We want to know, we want not to know. We accept truth, we resist truth. Back and forth the mind shuttles, playing badminton with itself. But it doesn’t feel like a game. It feels as if our lives are at stake. And they are.
PUBLISHERS WEEKLY
Historian Lilla (The Once and Future Liberal) provides a freewheeling exploration of the human "will to ignorance," a term coined by Friedrich Nietzsche to describe an attitude of "deliberate exclusion, a shutting of one's windows... a satisfaction with the dark." Analyzing ignorance in literary, religious, and psychological contexts, Lilla outlines Freudian notions of self-delusion as a tool to sublimate the "unruly desires that churn our souls"; religious and cultural taboos against the pursuit of knowledge; and the concept, reinforced by the Protestant reformation, Saint Paul, and some ancient theologians, of the pure, "empty" human soul as the ideal vessel in which creativity, genius, or holy inspiration occurs. Lilla's conversational foray through a broad array of religious, philosophical, and historical examples produces many surprising, thought-provoking insights.
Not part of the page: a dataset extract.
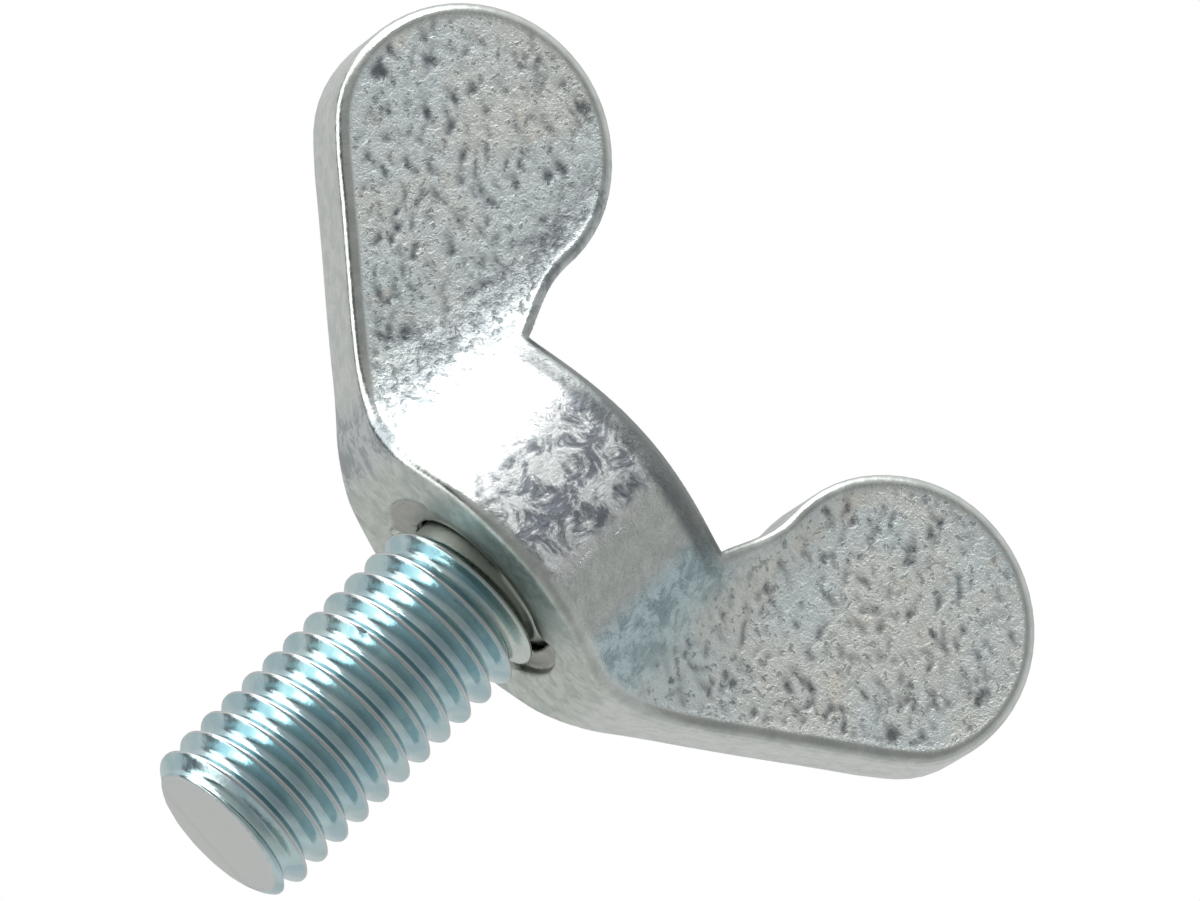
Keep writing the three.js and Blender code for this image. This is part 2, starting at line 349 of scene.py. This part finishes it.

For example, he notes that some Christian teachings frame children, whose innocence is a kind of ignorance, as "symbols that can orient us" in an immoral world, but they become symbolic "of the bad seed planted in our souls" if they fail to follow certain scripts. In other places, he stretches the point a bit thin (one chapter frames nostalgia as a kind of ignorance of the present, which Lilla then somewhat awkwardly links to fascism). Still, this will provide the intellectually curious with more than enough to chew on.